There's no shortage of well-rendered, unblinking memoirs by writers who also capture their memories in novels or hint at them in other nonfiction works. Gail Godwin, Kathryn Harrison and Sherwin Nuland come to mind.

Yet Gordon remains in a class by herself. Hers is an astonishing range, from the steamy entertainment of "Spending," in which a middle-age painter creates her best work with a wealthy lover's help, to the original insights in "Joan of Arc," a nonfiction book that spawned intelligent commentary in both religious and secular circles.

Gordon regards religion — the effects and institutions of her childhood Roman Catholicism, especially — as something organic to her entire life, not a thing that can be compartmentalized. Her parents' lives were plagued by common familial troubles: internecine wars over money and duty, wounding lies, divorce and abandonment. Yet rarely are the roots of such woes examined so convincingly through the lens of inherited religion.

The book is intensely personal — and thus necessarily imperfect. Connections made to the French painter Pierre Bonnard, whose work inspired Gordon's approach to this book, don't quite come together. One senses they are more about the writer's needs than the reader's; a small price to pay for the overall work.

Gordon's book "Shadow Man" pondered her Jewish father's conversion to Catholicism and a life built on lies. Now in the intrepid portrait "Circling My Mother," Gordon remembers Anne Gagliano Gordon's myriad sacrifices, her humor and sometime harshness and her ragged decline into alcoholism and old age.

Gordon's ability to inhabit the past completely, while writing material sharply relevant today, remains keen, as when she preserves this nearly extinct generational phenomenon:

"There was a kind of unmarried woman who worshipped priests; it was, without doubt, a form of idolatry, of the species reserved by the female for the male. But was it harmful, this idolatry? ... At least it created a romance in lives that would have been otherwise entirely bereft of it."

Gordon reflects that two things would stun her mother today: first, the obsolescence of typewriters (Anne was a legal secretary). Second, that so many Americans routinely associate Catholic priests with sexual scandal. "You will say that I am naive, that many of these women served priests sexually. ... But what I believe is that, in place of the ordinary heterosexual narrative, there was an alternative one for these women and these priests, a story centering on the pride a woman took in being the kind of woman about whom a breath of scandal would never arise; what she treasured was the idea that she was the kind of woman that 'Father' could be himself around."

"Circling My Mother" is also the narrative of normal physical decline, difficult for any daughter, and more so for one with lifelong complicated feelings toward a disabled mother. With one leg six inches shorter than the other from childhood polio, Anne Gordon couldn't take a step without a special built-up boot. "A body that was a problem, always. Never a gift," writes her daughter.

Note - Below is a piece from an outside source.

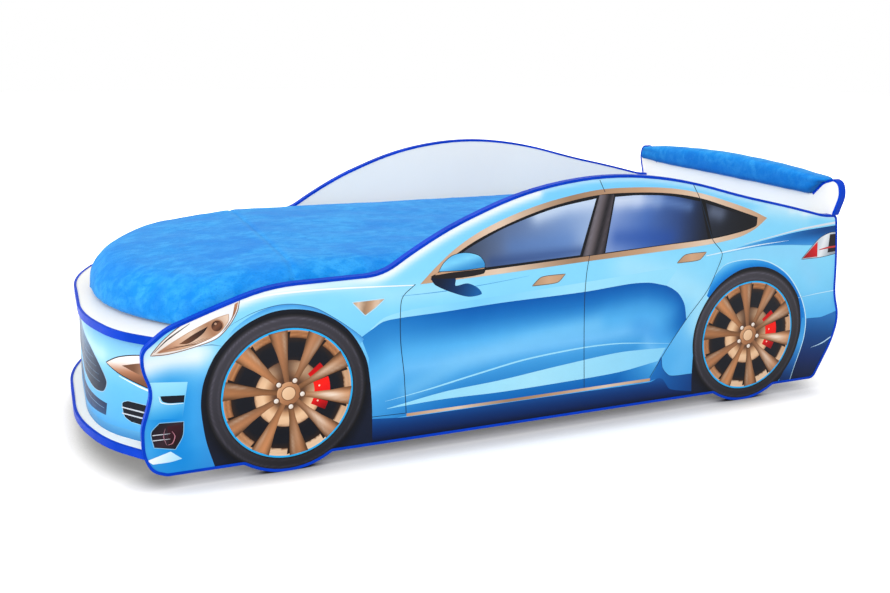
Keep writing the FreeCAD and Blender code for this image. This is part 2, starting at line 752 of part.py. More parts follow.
def build_spoiler():
    stations = [CUSHION_TIP] + CUSHION_STATIONS + [outer_half]
    places = [outer_half - inward for inward in stations]
    places += [-across for across in places[-2::-1]]
    pad_shape = Part.makeLoft([cushion_section(across) for across in places], True, True)
    slot = Part.Face(Part.Wire([c.toShape() for c in core_outline(size("core_play"))]))
    slot.rotate(Vector(0, 0, 0), Vector(1, 1, 1), 120)
    thick = size("board") + 2 * size("core_play")
    slot.translate(Vector(rear_front - size("core_play"), 0, 0))
    cushion = doc.addObject("Part::Feature", "spoiler_cushion")
    cushion.Label = "spoiler_cushion"
    cushion.Shape = pad_shape.cut(slot.extrude(Vector(thick, 0, 0)))

    core = new_body("spoiler_core")
    pad(core, new_sketch(core, "YZ", core_outline(0)), "Sizes.board")
    dowel_holes = holes([(size("board") / 2, y) for y in dowel_places()], size("dowel_radius"))
    pocket(core, new_sketch(core, "XY", dowel_holes, "Sizes.recess_level"), "Sizes.dowel_half",
           backwards=True)
    place(core, along=REAR_AXLE + " + Sizes.rear_board_back - Sizes.board")

    half = size("dowel_half")
    middle = rear_front + size("board") / 2
    dowels = []
    for across in dowel_places():
        dowels.append(rod(size("dowel_radius"), 2 * half, Vector(middle, across, recess - half), UP))
    new_group("spoiler_dowels", dowels)


# ---------------------------------------------------------------- mattress

def mattress_section(across, inset=0):
    """Section along the bed: rounded foot, level top, sloping bonnet and round front."""
    half = bay_half - size("mattress_play")
    shoulder = MATTRESS_SHOULDER
    over = max(0, abs(across) - half + shoulder) / shoulder
    drop = shoulder * (1 - math.sqrt(max(0, 1 - over ** 2))) * SHOULDER_SHARE
    drop += MATTRESS_CROWN * (across / half) ** 2 + inset
    high = mattress_base + size("mattress_thick") - drop
    front = front_axle + MATTRESS_APEX_X + MATTRESS_SWEEP * (abs(across) / half) ** MATTRESS_POWER
    back = rear_front - size("mattress_play")
    seam = front_axle + size("seam_x")
    tall = high - mattress_base
    points = [(front, mattress_base), (back, mattress_base), (back, high), (seam, high),
              (front, high - BONNET_DROP * tall / size("mattress_thick"))]
    radii = {0: FOOT_ROUND, 1: FOOT_ROUND, 2: BACK_ROUND, 3: BONNET_BLEND, 4: BONNET_ROUND * tall}
    return upright_wire(tangent_path(flat(points), radii, closed=True), across)


def mattress_shape(inset=0):
    half = bay_half - size("mattress_play") - inset
    flat_half = half - MATTRESS_SHOULDER
    places = [flat_half + MATTRESS_SHOULDER * math.sin(math.radians(angle)) for angle in SHOULDER_ANGLES]
    places += [flat_half * share for share in FLAT_SHARES]
    places += [-across for across in places[-2::-1]]
    return Part.makeLoft([mattress_section(across, inset) for across in places], True, True)


def build_mattress():
    whole = mattress_shape()
    seam = front_axle + size("seam_x")
    slab = Part.makeBox(SEAM_WIDE, 2 * outer_half, size("mattress_thick"),
                        Vector(seam - SEAM_WIDE / 2, -outer_half, mattress_base + SEAM_FOOT))
    channel = slab.cut(mattress_shape(size("seam_depth")))
    mattress = doc.addObject("Part::Feature", "mattress")
    mattress.Label = "mattress"
    mattress.Shape = whole.cut(channel)


# ---------------------------------------------------------------- lath base

def rail_start():
    return front_axle + size("rail_front")


def rail_length():
    return rear_front - rail_start()


def rail_holes():
    """Rail screw places on the side panels, from first to last at one pitch."""
    span = size("rail_screw_pitch") * (size("rail_screw_count") - 1)
    first = rail_start() + (rail_length() - span) / 2
    level = rail_top - size("rail_tall") / 2
    return [(first + n * size("rail_screw_pitch"), level) for n in range(int(size("rail_screw_count")))]


def slat_places():
    """Middles of the laths along the bed."""
    first = rail_start() + size("rail_end")
    last = rail_start() + rail_length() - size("rail_end")
    count = int(size("slat_count"))
    return [first + (last - first) * n / (count - 1) for n in range(count)]


def holder_end():
    """The holders' outer ends, short of the side panels."""
    return bay_half - size("holder_gap")


def build_rails():
    bottom = rail_top - size("rail_tall")
    for side, name in ((-1, "left"), (1, "right")):
        rail = new_body("side_rail_" + name)
        corners = [(rail_start(), bottom), (rail_start() + rail_length(), bottom),
                   (rail_start() + rail_length(), rail_top), (rail_start(), rail_top)]
        pad(rail, new_sketch(rail, "XZ", polygon(corners)), "Sizes.rail_wide", middle=True)
        radius = size("screw_shank") + size("pilot_play")
        through = new_sketch(rail, "XZ", holes(rail_holes(), radius))
        pocket(rail, through, "Sizes.rail_wide", middle=True)
        peg = size("peg_radius") + size("holder_play")
        line = side * (size("rail_wide") / 2 - size("holder_gap") - size("peg_in"))
        pegs = new_sketch(rail, "XY", holes([(x, line) for x in slat_places()], peg), RAIL_TOP)
        pocket(rail, pegs, "Sizes.peg_depth + Sizes.holder_play")
        place(rail, across="%d * (Sizes.bay_width / 2 - Sizes.rail_wide / 2)" % side)


def build_rail_screws():
    screws = []
    for side in (-1, 1):
        for x, z in rail_holes():
            seat = Vector(x, side * (bay_half - size("rail_wide")), z)
            length = size("rail_wide") + size("screw_bite")
            screws.append(screw(seat, Vector(0, side, 0), size("screw_shank"), length,
                                size("screw_head"), size("screw_head_tall")))
    new_group("rail_screws", screws)


def slat_end():
    return holder_end() - size("holder_wall") - size("slat_end_play")


def slat_arc(extra):
    """The lath's underside or top as seen along the bed, for a radius larger by extra."""
    half = slat_end()
    rise = size("slat_rise")
    radius = (half ** 2 + rise ** 2) / (2 * rise)
    base = rail_top + size("holder_wall") + size("holder_play")
    lean = math.asin(half / radius)
    centre = Vector(0, base + rise - radius, 0)
    reach = radius + extra
    end = Vector(reach * math.sin(lean), reach * math.cos(lean), 0)
    return centre + end, centre + Vector(0, reach, 0), centre + Vector(-end.x, end.y, 0)


def build_slats():
    lower = slat_arc(0)
    upper = slat_arc(size("slat_thick"))
    outline = [Part.Arc(*lower), Part.LineSegment(lower[2], upper[2]),
               Part.Arc(*upper[::-1]), Part.LineSegment(upper[0], lower[0])]
    first = FRONT_AXLE + " + Sizes.rail_front + Sizes.rail_end"
    last = REAR_AXLE + " + Sizes.rear_board_back - Sizes.board - Sizes.rail_end"
    for number in range(int(size("slat_count"))):
        slat = new_body("slat_%02d" % (number + 1))
        pad(slat, new_sketch(slat, "YZ", outline), "Sizes.slat_wide", middle=True)
        share = "%d / (Sizes.slat_count - 1)" % number
        place(slat, along="%s + (%s - (%s)) * %s" % (first, last, first, share))


def holder(middle, side):
    """Plastic cap of one lath end: open inwards, with a peg below."""
    wall = size("holder_wall")
    play = size("holder_play")
    half = slat_end()
    tuck_rise = size("slat_tuck") * 2 * size("slat_rise") / half
    inside_tall = size("slat_thick") + tuck_rise + 2 * play
    outer = Part.makeBox(size("slat_wide") + 2 * (wall + play), wall + size("slat_tuck"),
                         inside_tall + 2 * wall)
    inner = Part.makeBox(size("slat_wide") + 2 * play, size("slat_tuck") + 1, inside_tall,
                         Vector(wall, wall if side < 0 else -1, wall))
    cap_shape = outer.cut(inner)
    start = Vector(middle - size("slat_wide") / 2 - wall - play, -holder_end(), rail_top)
    if side > 0:
        start.y = holder_end() - wall - size("slat_tuck")
    cap_shape.translate(start)
    foot = Vector(middle, side * (holder_end() - size("peg_in")), rail_top - size("peg_depth"))
    return cap_shape.fuse(rod(size("peg_radius"), size("peg_depth"), foot, UP)).removeSplitter()


def build_holders():
    for side, name in ((-1, "left"), (1, "right")):
        new_group("slat_holders_" + name, [holder(middle, side) for middle in slat_places()])


def build_brackets():
    places = bracket_places()
    new_group("corner_brackets", [bracket(*spot) for spot in places])
    new_group("bracket_screws", [item for spot in places for item in bracket_pair(*spot)])


# ---------------------------------------------------------------- build, check, write

def faults():
    found = []
    for item in doc.Objects:
        if "Invalid" in item.State or "Error" in item.State:
            found.append(item.Label + " has failed")
    for item in sub_parts():
        if item.Shape.isNull() or not item.Shape.isValid() or item.Shape.Volume <= 0:
            found.append(item.Label + " has no valid shape")
    return found


def sub_parts():
    return [item for item in doc.Objects
            if item.TypeId == "PartDesign::Body" or item.TypeId == "Part::Feature"]


build_sides()
build_nose()
build_shelf_screws()
build_rear()
build_spoiler()
build_mattress()
build_rails()
build_rail_screws()
build_slats()
build_holders()
build_brackets()
doc.recompute()

problems = faults()
if problems:
    raise RuntimeError("; ".join(problems))

os.makedirs("parts", exist_ok=True)
for item in sub_parts():
    item.Shape.exportStep("parts/%s.step" % item.Label)
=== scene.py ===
"""Looks of the child's car bed: printed side panels and nose, blue edging, plush mattress and spoiler."""

import math

import bmesh
import bpy
import numpy as np
from bpy.props import FloatProperty, FloatVectorProperty, IntProperty, PointerProperty
from mathutils import Matrix, Vector
from mathutils.geometry import delaunay_2d_cdt


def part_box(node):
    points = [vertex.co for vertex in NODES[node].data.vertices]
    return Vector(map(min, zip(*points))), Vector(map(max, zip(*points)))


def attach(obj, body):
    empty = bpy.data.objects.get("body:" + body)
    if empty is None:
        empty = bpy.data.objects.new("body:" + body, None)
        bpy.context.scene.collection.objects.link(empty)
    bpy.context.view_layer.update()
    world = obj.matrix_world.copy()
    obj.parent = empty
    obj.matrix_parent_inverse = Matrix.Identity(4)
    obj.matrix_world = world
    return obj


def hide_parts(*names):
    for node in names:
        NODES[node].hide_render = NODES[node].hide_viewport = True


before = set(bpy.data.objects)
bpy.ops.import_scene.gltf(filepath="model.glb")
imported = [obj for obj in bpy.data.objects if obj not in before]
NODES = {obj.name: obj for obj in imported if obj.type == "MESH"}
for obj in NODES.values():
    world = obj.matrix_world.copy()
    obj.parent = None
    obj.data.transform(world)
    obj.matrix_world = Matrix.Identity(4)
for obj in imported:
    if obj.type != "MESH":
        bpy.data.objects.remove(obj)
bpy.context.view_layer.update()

bl_info = {
    "name": "Car bed",
    "version": (1, 0),
    "blender": (4, 5, 0),
    "location": "View3D > Sidebar > Car bed",
    "description": "Dresses the packed car bed with its print, edging, plush and boards",
    "category": "Object",
}

MM = 0.001

# The print is drawn in millimetres: along the bed from the front axle, and up from the axle
FRONT_AXLE = (-579.2, 184.5)
WHEELBASE = 1288
# Height of the lowest ink above its board, and of each layer above the one below
INK_LIFT = 0.06
INK_STEP = 0.05
# The nose sheet is bent in facets, so its inks stand off further: in all, and per height
NOSE_STAND, NOSE_RISE = 0.1, 1.6


def linear(colour):
    """Linear light values of a colour given as it is printed, 0 to 255."""
    c = np.clip(np.asarray(colour, float) / 255, 0, 1)
    return np.where(c <= 0.04045, c / 12.92, ((c + 0.055) / 1.055) ** 2.4)


def shade_of(colour):
    return tuple(float(v) for v in linear(colour))


def printed(colour):
    """The printed values, 0 to 255, of a linear colour."""
    c = np.clip(np.asarray(colour, float), 0, 1)
    return 255 * np.where(c <= 0.0031308, c * 12.92, 1.055 * c ** (1 / 2.4) - 0.055)


# ------------------------------------------------------------------ settings

def colour(name, description, value):
    return FloatVectorProperty(name=name, description=description, subtype="COLOR", size=3,
                               min=0, max=1, default=shade_of(value))


def length(name, description, value):
    return FloatProperty(name=name, description=description, default=value,
                         subtype="DISTANCE", unit="LENGTH")


class BoardSettings(bpy.types.PropertyGroup):
    laminate: colour("Laminate", "White laminate of the boards", (254, 250, 239))
    edging: colour("Edging", "Blue plastic edging", (0, 58, 184))
    birch: colour("Birch", "Bent laths", (222, 190, 142))
    pine: colour("Pine", "Side rails", (214, 178, 122))
    holder: colour("Holders", "Plastic ends of the laths", (30, 30, 32))
    zinc: colour("Zinc", "Screws and angles", (178, 182, 188))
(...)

Yet this outsider, this mother who struggled with every stair she tried to climb, whose body was "misshapen ... even grotesque" (as Gordon bluntly puts it), was an undeniably sexual being, whose troubled marriage was passionate until it disintegrated. Gordon's frank gratitude for this is beautifully illustrative of the complex relationship she chronicles:

"To have parents who were heedless, passionate — all the more admirable, lovable, rare, for their not being in their first youth — that is something to be proud of ... something replenishing, encouraging. Not everyone has been given that. Having denied me the ordinary gifts — security, consistency, a sense of safety, a normal childhood — having failed to provide, so to speak, meat and potatoes, they set my place with sweetmeats, piquant sauces: sugarplums, champagne, and caviar. Who is to say that I was not well served?"